La foule l’acclame, elle est déjà conquise. La politique américaine vis-à-vis de l’Afrique est claire : plus de misérabilisme. «L’Afrique est en marche», un slogan répété pendant tout ce Sommet mondial pour l’entrepreunariat. «Aujourd’hui, un jeune Kényan, s’il a de l’ambition et la volonté de s’en sortir, n’aura pas besoin de suivre les pas de mon grand-père et de servir les maîtres blancs, a asséné le “grand frère”. Il n’aura pas à faire comme mon père, partir à l’étranger pour avoir une bonne éducation. Ce pays est prospère, vous pouvez désormais construire votre futur ici, et maintenant.»

«La corruption gangrène ce pays depuis trop longtemps»

Pourtant la marche est encore longue. Attendu sur les questions de corruption – le Kenya fait parti des pays les plus corrompus au monde selon le classement de Transparency International – Obama n’a pas mâché ses mots : «La corruption gangrène ce pays depuis trop longtemps. Il faut changer les mentalités, du plus petit citoyen, jusqu’aux dirigeants.» Il a également regretté le «tribalisme» qui divise ce pays d’Afrique de l’Est et a longuement encouragé l’éducation des femmes. «Considérer les femmes comme des citoyens de seconde zone est une mauvaise tradition. Ce serait comme faire jouer la moitié d’une équipe de football. On ne peut jamais gagner, c’est stupide.» a-t-il précisé.
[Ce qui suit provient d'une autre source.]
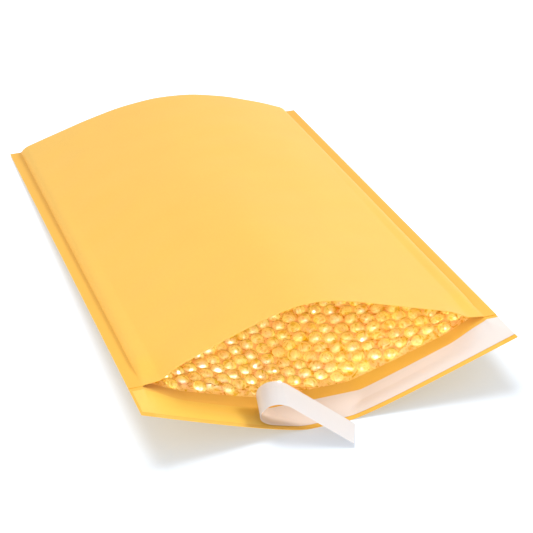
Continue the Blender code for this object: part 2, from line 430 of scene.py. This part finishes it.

Seul Obama pouvait se permettre d’avoir un discours frôlant parfois le paternalisme, ou la leçon de démocratie. Après avoir indirectement attaqué le gouvernement de Uhuru Kenyatta sur les questions de corruption ou des divisions ethniques (le vice-président Ruto est toujours poursuivi par la Cour pénale internationale pour Crimes contre l’humanité pour sa participation aux violences post-électorale de 2007 qui ont fait plus de 1 500 morts), le président américain a dû également lui rendre ses honneurs : « Nous sommes reconnaissants aux Kényans de se sacrifier et d’aller en première ligne pour lutter contre le terrorisme». En effet, l’armée kényane, formée et appuyée par Washington, se bat depuis 2011 au sein de l’AMISOM (Africain Union Mission in Somalia), contre le groupe islamiste des shebab somaliens. Cette visite au Kenya n’était pas seulement un pèlerinage familial pour Barack Obama : le pays d’Afrique de l’Est est une puissance stratégique, qui vit désormais sous la menace d’un terrorisme rampant. Et ce n’est pas seulement un frère ou un fils que le Kenya a accueilli ce week-end. C’est avant tout un partenaire économique et militaire incontournable.